News -
2025 A Strong Signal for the German Retail Investment Market
Despite a volatile market environment, the German investment market stabilised noticeably last year. The end of year transaction volume figure totaled €33.9 billion, with the market making significant recovery in the second half of the year, a period which largely contributed to the total transaction volume. Investment activity in H2 amounted to €18.6 billion, with transactions in the fourth quarter amounting to €9.4 billion, marking it as the strongest quarter of the year.
The retail real estate sector has had a significant increase in transaction volume and was named the strongest commercial asset class for the first time in over ten years. The asset class closed the year with a transaction volume of €6.5 billion, marking the stength and stability of the retail real estate sector. The commercial sector demonstrated a 17% increase in transactions compared to the previous year, totalling over 1,390 deals in 2025.
Looking at the number of transactions in 2025 there was a decline of the average asset size of transactions. This is largely due to investors favouring large-volume individual assets rather than portfolios. There were just 51 deals recorded in 2025 with transaction volumes over €100 million, which is a decrease from 74 deals in 2024.
Asset types like grocery-anchored retail parks and standalone supermarkets are becoming increasingly more attractive to investors as they provide:
- Stable cash flows
- Crisis-resilient usage concepts
- Long-term secure tenant structures
According to a recent study by the Hahn Group, over 90% of investors surveyed consider ESG criteria to be relevant to their investment decisions, and almost half are willing to pay a premium for sustainable properties. We at GFORM respond to this demand by actively implementing Green Leases, clean energy and mobility concepts as well as smart metering at the locations we manage, to future-proof and add value to the asset by reducing costs and overconsumption in the long term.

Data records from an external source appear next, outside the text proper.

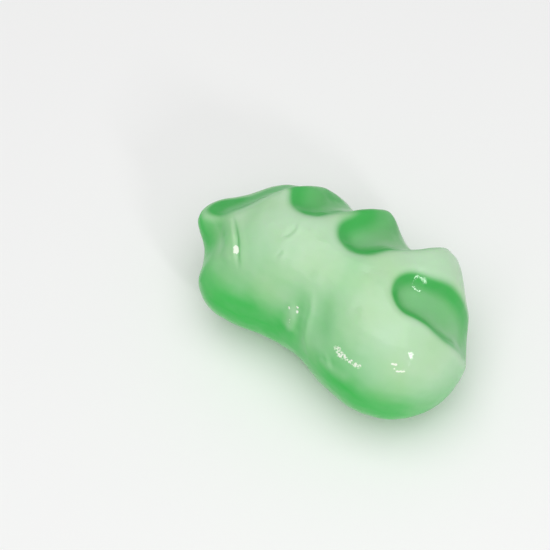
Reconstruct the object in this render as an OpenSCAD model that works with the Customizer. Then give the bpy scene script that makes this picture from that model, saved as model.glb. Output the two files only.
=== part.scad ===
// Dough-filled stress ball, held in the shape that a gripping hand gives it.
// The ball lies on its palm side, +Z up. +X runs along its length, from the
// index finger's end to the little finger's end, and +Y points to the
// knuckles. The origin is the middle of the flat patch it rests on. All in mm.

/* [Skin] */
// Wall of the rubber skin
skin_t = 2; // [1.6:0.1:2.4]
// Rounding where the sides roll into the flat resting patch
foot_round = 1.5; // [1:0.25:3]

/* [Filling] */
// Gap between the skin and the dough
fill_gap = 0.3; // [0.2:0.05:0.5]

/* [Grip] */
// Extra depth of the four finger channels, 0 for a firm grip
finger_press = 0; // [-1.5:0.25:0.5]
// Radius of the groove that pinches the waist
waist_r = 5.5; // [4:0.5:7]

/* [Fill port] */
// Radius of the hole that the dough goes in through
bore_r = 2.5; // [2:0.25:3]
// Radius of the plug's head
head_r = 3.8; // [3.6:0.1:4.4]
// Thickness of the plug's head
head_t = 1; // [0.8:0.1:1.2]
// Thickness of the adhesive bead under the head
seal_t = 0.3; // [0.2:0.05:0.4]
// Depth of the collar that grips the plug's stem
collar_h = 5; // [4.5:0.5:6]

/* [Surface steps] */
// Rings along the skin
rings = 52; // [36:4:56]
// Steps around each ring of the skin
sides = 60; // [48:4:64]

/* [Hidden] */
$fn = 64;

// Lobes of dough: centre, half-axes, width of the blend into those before
lobes = [
    [[-19, 3, 20], [22, 22.5, 22], 1],
    [[21.5, -2.5, 19.5], [22.5, 22, 22], 12],
    [[4, 6, 21], [33, 23.5, 23.5], 12],
    [[-37, -1, 26.5], [9.5, 9, 9], 7],
    [[-28, -10, 17.5], [11, 11, 11], 8],
    [[-3, 24, 32], [8, 8, 9], 8],
    [[20, 19, 30], [8, 8, 10], 8],
    [[-22, 17, 33], [7, 8, 8], 8]
];

// Finger channels, index to little finger: the path of the finger's middle
// from its tip, over the knuckle edge and down the back, then its radii
fingers = [
    [[[-44, 3, 39], [-29, 27, 40], [-22, 37, 25], [-20, 38, 6]], [8, 8.5, 8.5, 8.5]],
    [[[-17, 15, 46.5], [-10, 29, 40.5], [-5, 36, 26], [-4, 36, 6]], [7.5, 8.1, 8.4, 8.4]],
    [[[2, 12, 47], [11, 27, 40.5], [15, 34.5, 26], [16, 34.5, 6]], [7.2, 7.9, 8.2, 8.2]],
    [[[25, 4, 43.5], [38, 9, 37], [46, 13, 26], [48, 16, 8]], [5.9, 6.5, 7, 7]]
];
finger_blend = 4;
knuckle_blend = 8;

// Grooves: one end, other end, radius, blend. The waist, then the tuck in
// the index finger's end
grooves = [
    [[-13, -33, 8], [-5, -23, 42], waist_r, 8],
    [[-46, -15.6, 18], [-39.5, -9.6, 34], 4.5, 6]
];

// The rays that find the surface start on a spine inside the ball
spine = [20, -3];
spine_z = 20;
ray_len = 34;
halvings = 14;
flat_snap = 0.1;
tiny = 0.000001;
inner_rings = 32;
inner_sides = 44;

// Fill port, low on the knuckle side: where its ray starts and how it points
port_from = [-20, 3, 20];
port_turn = 112;
port_tilt = 115;
port_dir = [
    sin(port_tilt) * cos(port_turn),
    sin(port_tilt) * sin(port_turn),
    cos(port_tilt)
];
port_at = surface_point(port_from, port_dir, 0);
head_gap = 0.1;
collar_r = 5.5;
collar_top = 1.4;
barb_r = 4.2;
barb_h = 1.6;
barb_tip_r = 2;
barb_tip_h = 1;
pocket_gap = 0.4;
over = 3;

// Smooth minimum and maximum of two distances
function smin(a, b, k) =
    let (h = max(k - abs(a - b), 0) / k)
    min(a, b) - h * h * k / 4;
function smax(a, b, k) = -smin(-a, -b, k);

// Distance to an ellipsoid, negative inside
function lobe_d(p, c, r) =
    let (
        q = [for (i = [0:2]) (p[i] - c[i]) / r[i]],
        g = [for (i = [0:2]) q[i] / r[i]],
        k0 = norm(q),
        k1 = max(norm(g), tiny)
    )
    k0 * (k0 - 1) / k1;

// Distance to a round rod whose radius goes from ra to rb
function rod_d(p, a, b, ra, rb) =
    let (
        ab = b - a,
        h = max(0, min(1, (p - a) * ab / (ab * ab)))
    )
    norm(p - a - h * ab) - ra - h * (rb - ra);

// All the lobes up to number i, run together
function dough_d(p, i) =
    i == 0
    ? lobe_d(p, lobes[0][0], lobes[0][1])
    : smin(dough_d(p, i - 1), lobe_d(p, lobes[i][0], lobes[i][1]), lobes[i][2]);

// One finger, as rods run together at its joints
function finger_d(p, path, r, i) =
    let (d = rod_d(p, path[i], path[i + 1], r[i] + finger_press, r[i + 1] + finger_press))
    i == 0 ? d : smin(finger_d(p, path, r, i - 1), d, knuckle_blend);

// The dough with the first i grooves pressed in
function grooved_d(p, i) =
    i == 0
    ? dough_d(p, len(lobes) - 1)
    : let (g = grooves[i - 1])
      smax(grooved_d(p, i - 1), -rod_d(p, g[0], g[1], g[2], g[2]), g[3]);

// The grooved dough with the first i fingers pressed in
function gripped_d(p, i) =
    i == 0
    ? grooved_d(p, len(grooves))
    : let (f = fingers[i - 1])
      smax(gripped_d(p, i - 1), -finger_d(p, f[0], f[1], len(f[0]) - 2), finger_blend);

// Distance to the whole ball, cut flat where it rests
function ball_d(p) = smax(gripped_d(p, len(fingers)), -p[2], foot_round);

// Length of the ray from o along d to the surface that lies depth inside
function ray_t(o, d, depth, lo, hi, n) =
    n == 0
    ? (lo + hi) / 2
    : let (mid = (lo + hi) / 2)
      ball_d(o + mid * d) + depth < 0
      ? ray_t(o, d, depth, mid, hi, n - 1)
      : ray_t(o, d, depth, lo, mid, n - 1);

function surface_point(o, d, depth) =
    let (p = o + ray_t(o, d, depth, 0, ray_len, halvings) * d)
    [p[0], p[1], p[2] < flat_snap ? 0 : p[2]];

// Surface point at u degrees from the +X end and w degrees around the spine
function at_angle(u, w, depth) =
    surface_point(
        [spine[0] * cos(u), spine[1] * cos(u), spine_z],
        [cos(u), sin(u) * cos(w), sin(u) * sin(w)],
        depth
    );

// A four-cornered patch as two triangles, split on its shorter diagonal if
// shorter is true, and always the same way if it is false
function patch(pts, a, b, c, d, shorter) =
    shorter && norm(pts[a] - pts[c]) > norm(pts[b] - pts[d])
    ? [[a, b, d], [b, c, d]]
    : [[a, b, c], [a, c, d]];

// Closed surface that lies depth inside the ball's own. Only the outermost
// one picks its diagonals, so the dough's patches follow the skin's inside.
module ball(depth, n_rings, n_sides) {
    outermost = depth == 0;
    grid = [
        for (i = [1:n_rings], j = [0:n_sides - 1])
            at_angle(180 * i / (n_rings + 1), 360 * j / n_sides, depth)
    ];
    pts = concat(grid, [at_angle(0, 0, depth)], [at_angle(180, 0, depth)]);
    near = len(grid);
    far = near + 1;
    last = (n_rings - 1) * n_sides;
    near_fan = [for (j = [0:n_sides - 1]) [near, (j + 1) % n_sides, j]];
    far_fan = [for (j = [0:n_sides - 1]) [far, last + j, last + (j + 1) % n_sides]];
    band = [
        for (i = [0:n_rings - 2], j = [0:n_sides - 1])
            let (k = (j + 1) % n_sides, a = i * n_sides, b = a + n_sides)
            each patch(pts, a + j, a + k, b + k, b + j, outermost)
    ];
    polyhedron(points = pts, faces = concat(near_fan, band, far_fan));
}

// Frame of the fill port: origin on the surface, +Z pointing out
module port() {
    translate(port_at)
        rotate([0, port_tilt, port_turn])
            children();
}

// Hole, seat for the head, and the space the stem passes through
module port_cut() {
    translate([0, 0, -collar_h - over])
        cylinder(h = collar_h + 2 * over, r = bore_r);
    translate([0, 0, -head_t - seal_t])
        cylinder(h = head_t + seal_t + over, r = head_r + head_gap);
}

// Hollow skin with a collar moulded inside it around the fill port
module outer_skin() {
    color([0.62, 0.85, 0.62])
        difference() {
            ball(0, rings, sides);
            difference() {
                ball(skin_t, inner_rings, inner_sides);
                port()
                    translate([0, 0, -collar_h])
                        cylinder(h = collar_h - collar_top, r = collar_r);
            }
            port() port_cut();
        }
}

// Dough that fills the skin, set back around the collar and the plug's barb
module dough_filling() {
    pocket_h = collar_h + barb_h + barb_tip_h + pocket_gap;
    color([0.86, 0.93, 0.82])
        difference() {
            ball(skin_t + fill_gap, inner_rings, inner_sides);
            port()
                translate([0, 0, -pocket_h])
                    cylinder(h = pocket_h + over, r = collar_r + pocket_gap);
        }
}

// Turned plug: domed head, stem and barb
module fill_plug() {
    edge_drop = 0.4;
    dome_r = 2.2;
    color([0.45, 0.72, 0.5])
        port()
            rotate_extrude()
                polygon([
                    [0, -collar_h - barb_h - barb_tip_h],
                    [barb_tip_r, -collar_h - barb_h - barb_tip_h],
                    [barb_r, -collar_h - barb_h],
                    [barb_r, -collar_h],
                    [bore_r, -collar_h],
                    [bore_r, -head_t],
                    [head_r, -head_t],
                    [head_r, -edge_drop],
                    [dome_r, 0],
                    [0, 0]
                ]);
}

// Bead of adhesive between the plug's head and its seat
module plug_seal() {
    color([0.93, 0.93, 0.85])
        port()
            translate([0, 0, -head_t - seal_t])
                difference() {
                    cylinder(h = seal_t, r = head_r);
                    translate([0, 0, -over])
                        cylinder(h = seal_t + 2 * over, r = bore_r);
                }
}

outer_skin();
dough_filling();
fill_plug();
plug_seal();
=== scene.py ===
# Looks of a dough-filled stress ball, held in the shape that a gripping hand gives it
import math

import bpy
import numpy as np
from mathutils import Matrix, Vector


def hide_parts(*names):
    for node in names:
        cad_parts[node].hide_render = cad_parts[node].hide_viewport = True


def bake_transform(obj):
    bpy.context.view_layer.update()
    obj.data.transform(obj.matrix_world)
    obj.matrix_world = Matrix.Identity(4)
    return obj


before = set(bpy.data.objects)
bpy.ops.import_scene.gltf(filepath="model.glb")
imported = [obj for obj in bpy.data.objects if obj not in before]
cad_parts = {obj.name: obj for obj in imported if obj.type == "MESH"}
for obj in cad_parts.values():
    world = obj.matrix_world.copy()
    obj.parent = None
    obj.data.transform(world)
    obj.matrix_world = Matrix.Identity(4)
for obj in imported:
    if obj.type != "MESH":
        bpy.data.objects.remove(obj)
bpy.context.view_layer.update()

MM = 0.001
SKIN_T = 2.0
FILL_GAP = 0.3

# ---------------------------------------------------------------------------
# The ball's shape, in mm: lobes of dough, finger channels and grooves
# ---------------------------------------------------------------------------

# Lobes of dough: centre, half-axes, blend into the lobes before
LOBES = [
    ((-19, 3, 20), (22, 22.5, 22), 1),
    ((21.5, -2.5, 19.5), (22.5, 22, 22), 12),
    ((4, 6, 21), (33, 23.5, 23.5), 12),
    ((-37, -1, 26.5), (9.5, 9, 9), 7),
    ((-28, -10, 17.5), (11, 11, 11), 8),
    ((-3, 24, 32), (8, 8, 9), 8),
    ((20, 19, 30), (8, 8, 10), 8),
    ((-22, 17, 33), (7, 8, 8), 8),
]
# Finger channels, index to little finger: path of the finger's middle from its
# tip, and its radii along that path
FINGERS = [
    (((-44, 3, 39), (-29, 27, 40), (-22, 37, 25), (-20, 38, 6)), (8, 8.5, 8.5, 8.5)),
    (((-17, 15, 46.5), (-10, 29, 40.5), (-5, 36, 26), (-4, 36, 6)), (7.5, 8.1, 8.4, 8.4)),
    (((2, 12, 47), (11, 27, 40.5), (15, 34.5, 26), (16, 34.5, 6)), (7.2, 7.9, 8.2, 8.2)),
    (((25, 4, 43.5), (38, 9, 37), (46, 13, 26), (48, 16, 8)), (5.9, 6.5, 7, 7)),
]
# Grooves of the waist and of the tucked-in end: one end, other end, radius, blend
GROOVES = [
    ((-13, -33, 8), (-5, -23, 42), 5.5, 8),
    ((-46, -15.6, 18), (-39.5, -9.6, 34), 4.5, 6),
]
FINGER_BLEND = 4
KNUCKLE_BLEND = 8
FOOT_ROUND = 1.5

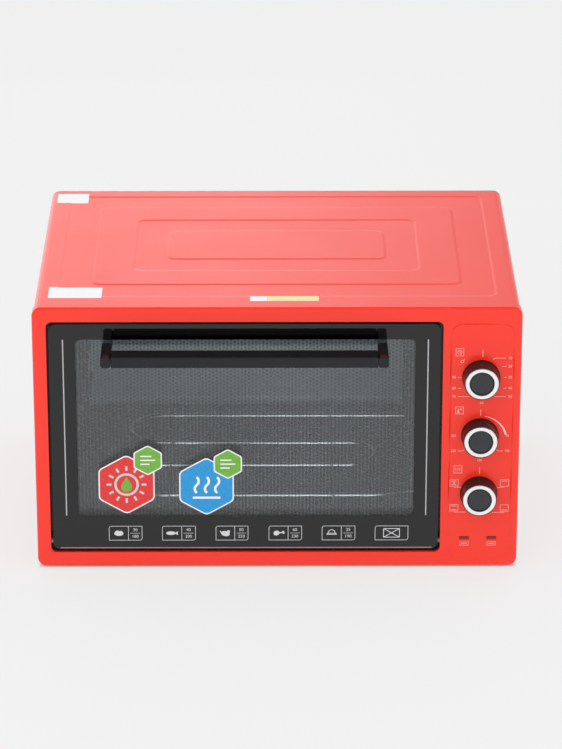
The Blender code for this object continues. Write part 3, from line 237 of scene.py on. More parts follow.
def make_relief():
    """Fine waviness of a surface as a normal."""
    tree, given, result = group(
        "relief",
        [("Vector", "NodeSocketVector", None), ("Scale", "NodeSocketFloat", 500.0),
         ("Strength", "NodeSocketFloat", 0.1), ("Height", "NodeSocketFloat", 0.0001)],
        [("Normal", "NodeSocketVector")],
    )
    noise = tree.nodes.new("ShaderNodeTexNoise")
    noise.inputs["Detail"].default_value = 2.0
    bump = tree.nodes.new("ShaderNodeBump")
    link(tree, given.outputs["Vector"], noise.inputs["Vector"])
    link(tree, given.outputs["Scale"], noise.inputs["Scale"])
    link(tree, noise.outputs[0], bump.inputs["Height"])
    link(tree, given.outputs["Strength"], bump.inputs["Strength"])
    link(tree, given.outputs["Height"], bump.inputs["Distance"])
    link(tree, bump.outputs[0], result.inputs["Normal"])
    return tree


def make_window_print():
    """Masks of the door glass: one over the printed border, one over the dots in the window."""
    tree, given, result = group(
        "window print",
        [("Vector", "NodeSocketVector", None)],
        [("Border", "NodeSocketFloat"), ("Dots", "NodeSocketFloat")],
    )
    left, right, low, high = WINDOW
    place = axes(tree, given.outputs["Vector"])
    x = math_node(tree, "SUBTRACT", place["X"], (left + right) / 2)
    z = math_node(tree, "SUBTRACT", place["Z"], up((low + high) / 2))
    # Distance past the window's rounded outline
    squares = []
    for value, half in ((x, (right - left) / 2), (z, (high - low) / 2)):
        beyond = math_node(tree, "SUBTRACT", math_node(tree, "ABSOLUTE", value), half - WINDOW_CORNER)
        squares.append(math_node(tree, "POWER", math_node(tree, "MAXIMUM", beyond, 0.0), 2.0))
    distance = math_node(tree, "SQRT", math_node(tree, "ADD", *squares))
    past = math_node(tree, "SUBTRACT", distance, WINDOW_CORNER)
    link(tree, ramp(tree, past, -PRINT_BLUR, PRINT_BLUR), result.inputs["Border"])
    # Two sets of dots, one shifted by half a cell both ways
    found = []
    for shift in (0.0, 0.5):
        squares = []
        for value, pitch in ((x, DOT_WIDTH), (z, DOT_HEIGHT)):
            cell = math_node(tree, "ADD", math_node(tree, "DIVIDE", value, pitch), shift)
            off = math_node(tree, "SUBTRACT", math_node(tree, "FRACT", cell), 0.5)
            off = math_node(tree, "MULTIPLY", math_node(tree, "ABSOLUTE", off), pitch)
            squares.append(math_node(tree, "POWER", off, 2.0))
        found.append(math_node(tree, "SQRT", math_node(tree, "ADD", *squares)))
    nearest = math_node(tree, "MINIMUM", *found)
    link(tree, ramp(tree, nearest, DOT_RADIUS * 1.15, DOT_RADIUS * 0.85), result.inputs["Dots"])
    return tree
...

In 2025 demand has significantly increased for supermarkets and grocery-anchored properties in particular, with GFORM's asset class, managing mainly retail parks and supermarkets, making up 56% of the total retail investment volume, excluding the three highest volume transactions in the department store segment.* Retail park and supermarket/discounter yields in Germany remained attractive, ranging between 4.65% and 4.90%, with indivdual specialist retail stores (non-food) reaching 5.90%, underpinned by steady demand.
The gradual recovery of the market was driven by its increasing ability to adapt to ongoing uncertainties, combined with easing inflationary pressures. The European Central Bank's cautious and predictable approach to interest rate policy further supported market stability. While the first half of the year remained characterised by investor restraint, a more stable financing environment, improved price discovery and a rise in international demand led to a marked increase in activity from autumn onwards.
Leading real estate agencies expect a market volume of €35 – 40 billion for 2026, which is an expected increase of approximately 5 – 15%. A strong outlook and demand for resilient, food-anchored retail formats will continue to be the focus and we expect the recovery and positive sentiment of the market to continue into 2026 and look forward to the retail real estate sector reaching new heights.
*The largest retail transactions in 2025 were the sales of Oberpollinger in Munich, a Designer Outlet Centre and Gropius Passagen in Berlin.